En uno de los pasillos del repleto Luna Park, una nena de ojos grandes sostiene la noche del martes un cartel –que parece hecho por su madre- en el que se lee en letras pegadas de diferentes colores: “Wisin y Yandel, quiero bailar con ustedes, tengo nueve años”. Es una presencia extraña, porque la edad promedio del público ronda los quince años, predominan las chicas y sorprende la casi total ausencia de piercings, de raros peinados nuevos, de chupines y bandanas. Es que todo lo que sucede durante el recital del exitoso dúo panameño de reggaeton se parece mucho a una matiné de boliche barrial, en la que se juega más de un juego. El más popular es un erotismo de cotillón, propuesto desde el escenario, en el que predominan los movimientos pélvicos, los ojos bien abiertos, las sonrisas cómplices, los gestos audaces y ciertas palabras que se repiten como un mantra de canción en canción: cama, cuerpo, deseo, además de las distintas conjugaciones de la expresión “hacer el amor”, incluso en algún tema por teléfono, dada la oposición de los padres de ella al romance de su hija con un rapero.
La propuesta de Wisin y Yandel no se diferencia demasiado de otras expresiones del reggaeton, de acuerdo a la fórmula que marca el astro actual del género, Don Omar: mucha percusión y mucho clima cachondo. A lo que se agrega un entusiasta grupo de baile en el que predominan las rubias en hot pants. Pero lo que sorprende es su impresionante convocatoria, sin publicidad ni demasiada difusión, que los llevó a agotar las entradas de dos recitales antes de llegar a la Argentina. Son un fenómeno, que al menos en nuestro país, lo debe casi todo al circuito comunicativo de Internet, cuya expresión más superficial son las recientemente descubiertas “tribus urbanas”. Tampoco se diferencian demasiado las canciones entre sí, sostenidas por una banda integrada por un DJ, tres tecladistas, bajo y batería que no se entrega a sutilezas ni considera la posibilidad de la variación.

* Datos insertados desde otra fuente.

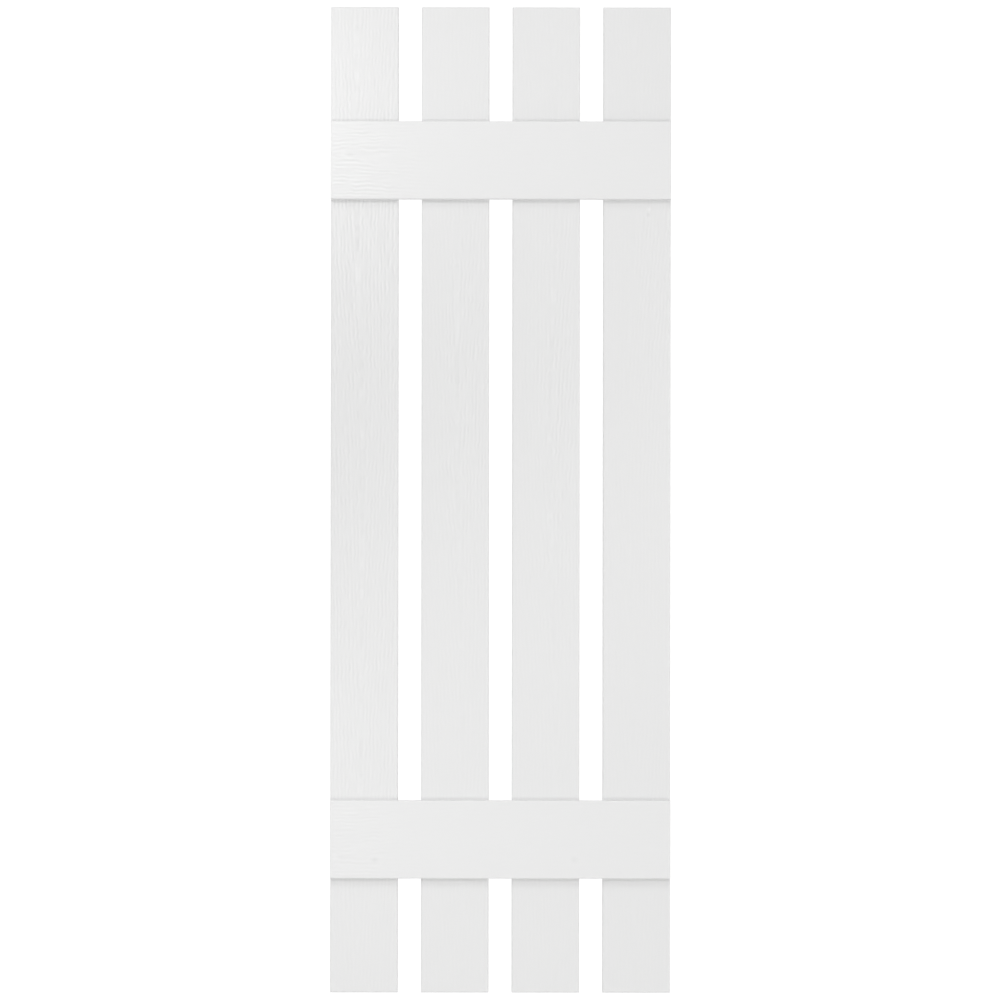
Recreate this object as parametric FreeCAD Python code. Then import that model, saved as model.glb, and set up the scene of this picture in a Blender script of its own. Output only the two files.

Es que en este nuevo episodio del negocio de la hormona adolescente a nadie le preocupan los matices. Ni a los organizadores que empezaron a probar sonido cuando ya el recital debiera estar promediando y que entregaban un programa con información cero y pésimamente impreso. Ni a Wisin, quien desde el escenario, tras agradecer a “los padres que permiten que sus hijos escuchen nuestra música”, no se cansó de decir, con entusiasta sorpresa, que “en la Argentina, el control lo tienen las mujeres”. Y menos que menos las inagotables chicas, que respondían con gritos a cada palabra seductora que se les dirigía desde el escenario, mientras se subían a las butacas a bailar ante la inútil desesperación de la gente de seguridad. Alguna estrenaba ringtone con ritmo reggaeton, otra no paraba de sacar fotos con su celular, y más allá una petisita de flequillo llovido agachaba la cabeza para recitarse la letra de una canción, pese a que su alrededor todo atronaba y los cuerpos no paraban de moverse. Es que la felicidad sólo es plena cuando se la siente transpirar.
Antes se habían presentado Chapa C y Trova D, los “reggaetones argentos”, como se definieron y que presentaron un grupo de baile que recuperó a esas típicas, entrañables y atractivas morochas argentinas tan olvidas por la erótica tinelliana.